▶ _Task instructions_
Every line of the material that follows must be printed again exactly.
------------
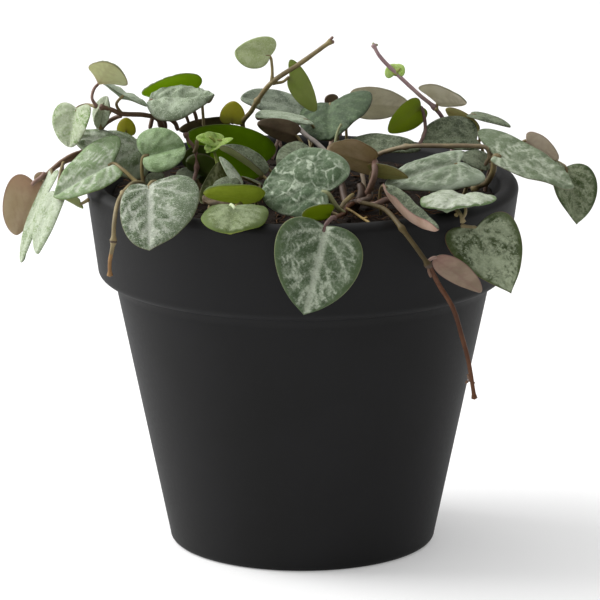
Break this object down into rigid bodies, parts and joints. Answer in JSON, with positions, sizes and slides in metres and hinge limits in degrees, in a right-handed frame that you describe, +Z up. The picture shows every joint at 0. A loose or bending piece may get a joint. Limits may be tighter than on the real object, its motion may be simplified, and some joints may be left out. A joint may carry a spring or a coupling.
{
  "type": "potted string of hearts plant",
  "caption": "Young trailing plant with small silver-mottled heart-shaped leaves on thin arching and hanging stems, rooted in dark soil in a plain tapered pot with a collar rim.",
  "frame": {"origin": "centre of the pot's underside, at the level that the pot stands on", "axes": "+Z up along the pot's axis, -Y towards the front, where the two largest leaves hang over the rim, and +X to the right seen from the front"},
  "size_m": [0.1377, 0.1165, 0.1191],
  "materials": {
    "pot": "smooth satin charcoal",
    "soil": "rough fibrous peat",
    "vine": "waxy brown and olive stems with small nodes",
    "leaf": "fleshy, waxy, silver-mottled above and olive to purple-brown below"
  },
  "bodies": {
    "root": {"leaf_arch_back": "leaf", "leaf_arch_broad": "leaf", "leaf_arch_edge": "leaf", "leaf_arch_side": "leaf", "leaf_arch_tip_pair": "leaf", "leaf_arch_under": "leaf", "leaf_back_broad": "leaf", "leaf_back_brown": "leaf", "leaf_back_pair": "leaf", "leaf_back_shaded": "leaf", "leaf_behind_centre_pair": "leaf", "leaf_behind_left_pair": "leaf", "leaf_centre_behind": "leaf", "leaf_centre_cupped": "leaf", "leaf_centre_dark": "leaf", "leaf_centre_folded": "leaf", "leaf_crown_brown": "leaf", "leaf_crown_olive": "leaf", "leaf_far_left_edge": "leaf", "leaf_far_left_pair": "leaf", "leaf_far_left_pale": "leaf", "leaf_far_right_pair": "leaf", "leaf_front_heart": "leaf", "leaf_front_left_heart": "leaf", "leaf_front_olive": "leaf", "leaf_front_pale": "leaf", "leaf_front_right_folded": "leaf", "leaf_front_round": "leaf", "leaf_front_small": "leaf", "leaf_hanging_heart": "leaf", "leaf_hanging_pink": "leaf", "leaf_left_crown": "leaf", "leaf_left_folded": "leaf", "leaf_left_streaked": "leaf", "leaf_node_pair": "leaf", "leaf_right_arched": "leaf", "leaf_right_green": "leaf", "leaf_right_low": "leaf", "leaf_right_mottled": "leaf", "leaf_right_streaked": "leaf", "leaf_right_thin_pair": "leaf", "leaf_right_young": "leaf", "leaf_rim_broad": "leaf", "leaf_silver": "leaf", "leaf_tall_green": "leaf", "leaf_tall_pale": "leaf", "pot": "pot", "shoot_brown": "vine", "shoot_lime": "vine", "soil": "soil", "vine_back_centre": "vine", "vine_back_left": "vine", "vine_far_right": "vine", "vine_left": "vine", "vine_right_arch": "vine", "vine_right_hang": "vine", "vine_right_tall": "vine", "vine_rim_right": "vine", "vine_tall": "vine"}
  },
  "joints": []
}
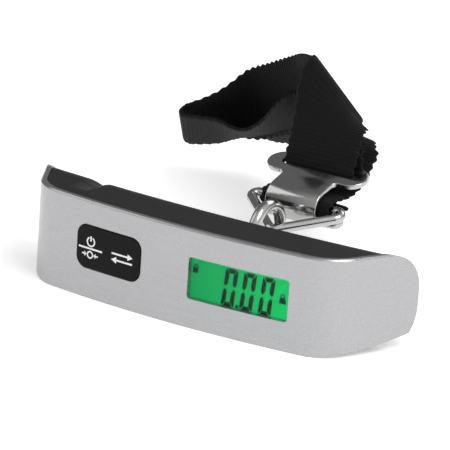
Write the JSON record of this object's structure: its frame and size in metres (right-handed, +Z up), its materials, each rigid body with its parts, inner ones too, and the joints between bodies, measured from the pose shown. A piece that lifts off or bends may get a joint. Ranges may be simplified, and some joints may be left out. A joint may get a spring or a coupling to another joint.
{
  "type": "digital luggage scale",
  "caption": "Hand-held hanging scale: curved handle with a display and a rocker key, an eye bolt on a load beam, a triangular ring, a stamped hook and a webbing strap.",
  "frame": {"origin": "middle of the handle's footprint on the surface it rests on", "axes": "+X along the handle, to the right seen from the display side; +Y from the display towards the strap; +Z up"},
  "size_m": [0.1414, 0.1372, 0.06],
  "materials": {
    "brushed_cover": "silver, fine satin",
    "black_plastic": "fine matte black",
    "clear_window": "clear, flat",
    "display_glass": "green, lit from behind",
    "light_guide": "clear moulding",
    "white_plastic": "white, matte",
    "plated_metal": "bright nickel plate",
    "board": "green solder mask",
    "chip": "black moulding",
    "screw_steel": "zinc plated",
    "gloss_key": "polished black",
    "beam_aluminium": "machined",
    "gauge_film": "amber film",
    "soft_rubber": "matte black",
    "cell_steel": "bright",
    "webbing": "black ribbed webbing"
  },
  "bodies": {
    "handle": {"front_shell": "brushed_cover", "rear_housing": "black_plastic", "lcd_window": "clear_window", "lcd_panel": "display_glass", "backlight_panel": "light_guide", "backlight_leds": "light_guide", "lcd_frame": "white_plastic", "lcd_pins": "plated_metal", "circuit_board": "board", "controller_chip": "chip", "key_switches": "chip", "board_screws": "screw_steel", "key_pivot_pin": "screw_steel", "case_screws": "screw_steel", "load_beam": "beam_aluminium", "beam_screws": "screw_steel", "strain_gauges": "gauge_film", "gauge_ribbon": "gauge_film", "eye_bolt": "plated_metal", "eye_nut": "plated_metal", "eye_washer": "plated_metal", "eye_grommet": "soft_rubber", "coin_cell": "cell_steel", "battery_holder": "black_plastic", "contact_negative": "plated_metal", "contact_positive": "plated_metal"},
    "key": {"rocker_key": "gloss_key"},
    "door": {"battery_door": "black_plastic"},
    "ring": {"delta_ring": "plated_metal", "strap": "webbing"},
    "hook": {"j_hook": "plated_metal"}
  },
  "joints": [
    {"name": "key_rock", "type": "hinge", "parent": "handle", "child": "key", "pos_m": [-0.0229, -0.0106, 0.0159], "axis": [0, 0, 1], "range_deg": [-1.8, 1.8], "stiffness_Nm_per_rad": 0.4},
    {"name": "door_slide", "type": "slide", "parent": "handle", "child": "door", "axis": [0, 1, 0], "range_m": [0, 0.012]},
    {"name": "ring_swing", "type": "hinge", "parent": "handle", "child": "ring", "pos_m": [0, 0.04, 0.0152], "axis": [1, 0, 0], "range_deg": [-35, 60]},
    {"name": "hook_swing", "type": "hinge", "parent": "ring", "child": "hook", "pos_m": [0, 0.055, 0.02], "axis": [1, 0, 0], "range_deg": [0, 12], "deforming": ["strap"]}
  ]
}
------------
▶ _Expected answer_
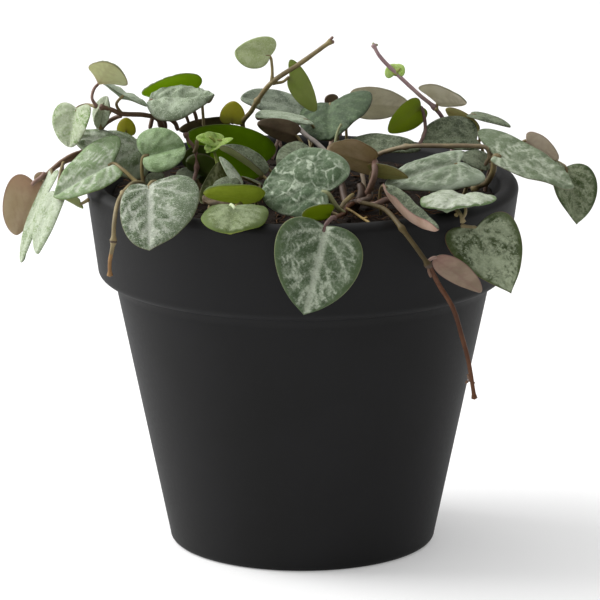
Break this object down into rigid bodies, parts and joints. Answer in JSON, with positions, sizes and slides in metres and hinge limits in degrees, in a right-handed frame that you describe, +Z up. The picture shows every joint at 0. A loose or bending piece may get a joint. Limits may be tighter than on the real object, its motion may be simplified, and some joints may be left out. A joint may carry a spring or a coupling.
{
  "type": "potted string of hearts plant",
  "caption": "Young trailing plant with small silver-mottled heart-shaped leaves on thin arching and hanging stems, rooted in dark soil in a plain tapered pot with a collar rim.",
  "frame": {"origin": "centre of the pot's underside, at the level that the pot stands on", "axes": "+Z up along the pot's axis, -Y towards the front, where the two largest leaves hang over the rim, and +X to the right seen from the front"},
  "size_m": [0.1377, 0.1165, 0.1191],
  "materials": {
    "pot": "smooth satin charcoal",
    "soil": "rough fibrous peat",
    "vine": "waxy brown and olive stems with small nodes",
    "leaf": "fleshy, waxy, silver-mottled above and olive to purple-brown below"
  },
  "bodies": {
    "root": {"leaf_arch_back": "leaf", "leaf_arch_broad": "leaf", "leaf_arch_edge": "leaf", "leaf_arch_side": "leaf", "leaf_arch_tip_pair": "leaf", "leaf_arch_under": "leaf", "leaf_back_broad": "leaf", "leaf_back_brown": "leaf", "leaf_back_pair": "leaf", "leaf_back_shaded": "leaf", "leaf_behind_centre_pair": "leaf", "leaf_behind_left_pair": "leaf", "leaf_centre_behind": "leaf", "leaf_centre_cupped": "leaf", "leaf_centre_dark": "leaf", "leaf_centre_folded": "leaf", "leaf_crown_brown": "leaf", "leaf_crown_olive": "leaf", "leaf_far_left_edge": "leaf", "leaf_far_left_pair": "leaf", "leaf_far_left_pale": "leaf", "leaf_far_right_pair": "leaf", "leaf_front_heart": "leaf", "leaf_front_left_heart": "leaf", "leaf_front_olive": "leaf", "leaf_front_pale": "leaf", "leaf_front_right_folded": "leaf", "leaf_front_round": "leaf", "leaf_front_small": "leaf", "leaf_hanging_heart": "leaf", "leaf_hanging_pink": "leaf", "leaf_left_crown": "leaf", "leaf_left_folded": "leaf", "leaf_left_streaked": "leaf", "leaf_node_pair": "leaf", "leaf_right_arched": "leaf", "leaf_right_green": "leaf", "leaf_right_low": "leaf", "leaf_right_mottled": "leaf", "leaf_right_streaked": "leaf", "leaf_right_thin_pair": "leaf", "leaf_right_young": "leaf", "leaf_rim_broad": "leaf", "leaf_silver": "leaf", "leaf_tall_green": "leaf", "leaf_tall_pale": "leaf", "pot": "pot", "shoot_brown": "vine", "shoot_lime": "vine", "soil": "soil", "vine_back_centre": "vine", "vine_back_left": "vine", "vine_far_right": "vine", "vine_left": "vine", "vine_right_arch": "vine", "vine_right_hang": "vine", "vine_right_tall": "vine", "vine_rim_right": "vine", "vine_tall": "vine"}
  },
  "joints": []
}
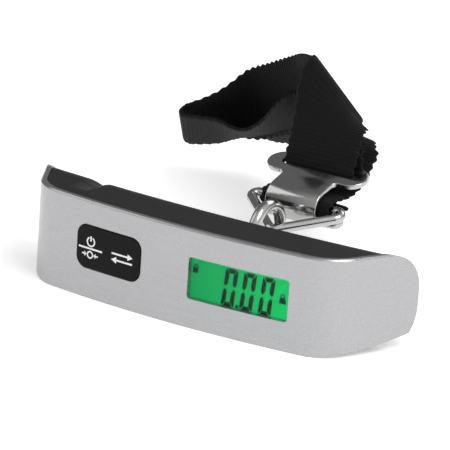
Write the JSON record of this object's structure: its frame and size in metres (right-handed, +Z up), its materials, each rigid body with its parts, inner ones too, and the joints between bodies, measured from the pose shown. A piece that lifts off or bends may get a joint. Ranges may be simplified, and some joints may be left out. A joint may get a spring or a coupling to another joint.
{
  "type": "digital luggage scale",
  "caption": "Hand-held hanging scale: curved handle with a display and a rocker key, an eye bolt on a load beam, a triangular ring, a stamped hook and a webbing strap.",
  "frame": {"origin": "middle of the handle's footprint on the surface it rests on", "axes": "+X along the handle, to the right seen from the display side; +Y from the display towards the strap; +Z up"},
  "size_m": [0.1414, 0.1372, 0.06],
  "materials": {
    "brushed_cover": "silver, fine satin",
    "black_plastic": "fine matte black",
    "clear_window": "clear, flat",
    "display_glass": "green, lit from behind",
    "light_guide": "clear moulding",
    "white_plastic": "white, matte",
    "plated_metal": "bright nickel plate",
    "board": "green solder mask",
    "chip": "black moulding",
    "screw_steel": "zinc plated",
    "gloss_key": "polished black",
    "beam_aluminium": "machined",
    "gauge_film": "amber film",
    "soft_rubber": "matte black",
    "cell_steel": "bright",
    "webbing": "black ribbed webbing"
  },
  "bodies": {
    "handle": {"front_shell": "brushed_cover", "rear_housing": "black_plastic", "lcd_window": "clear_window", "lcd_panel": "display_glass", "backlight_panel": "light_guide", "backlight_leds": "light_guide", "lcd_frame": "white_plastic", "lcd_pins": "plated_metal", "circuit_board": "board", "controller_chip": "chip", "key_switches": "chip", "board_screws": "screw_steel", "key_pivot_pin": "screw_steel", "case_screws": "screw_steel", "load_beam": "beam_aluminium", "beam_screws": "screw_steel", "strain_gauges": "gauge_film", "gauge_ribbon": "gauge_film", "eye_bolt": "plated_metal", "eye_nut": "plated_metal", "eye_washer": "plated_metal", "eye_grommet": "soft_rubber", "coin_cell": "cell_steel", "battery_holder": "black_plastic", "contact_negative": "plated_metal", "contact_positive": "plated_metal"},
    "key": {"rocker_key": "gloss_key"},
    "door": {"battery_door": "black_plastic"},
    "ring": {"delta_ring": "plated_metal", "strap": "webbing"},
    "hook": {"j_hook": "plated_metal"}
  },
  "joints": [
    {"name": "key_rock", "type": "hinge", "parent": "handle", "child": "key", "pos_m": [-0.0229, -0.0106, 0.0159], "axis": [0, 0, 1], "range_deg": [-1.8, 1.8], "stiffness_Nm_per_rad": 0.4},
    {"name": "door_slide", "type": "slide", "parent": "handle", "child": "door", "axis": [0, 1, 0], "range_m": [0, 0.012]},
    {"name": "ring_swing", "type": "hinge", "parent": "handle", "child": "ring", "pos_m": [0, 0.04, 0.0152], "axis": [1, 0, 0], "range_deg": [-35, 60]},
    {"name": "hook_swing", "type": "hinge", "parent": "ring", "child": "hook", "pos_m": [0, 0.055, 0.02], "axis": [1, 0, 0], "range_deg": [0, 12], "deforming": ["strap"]}
  ]
}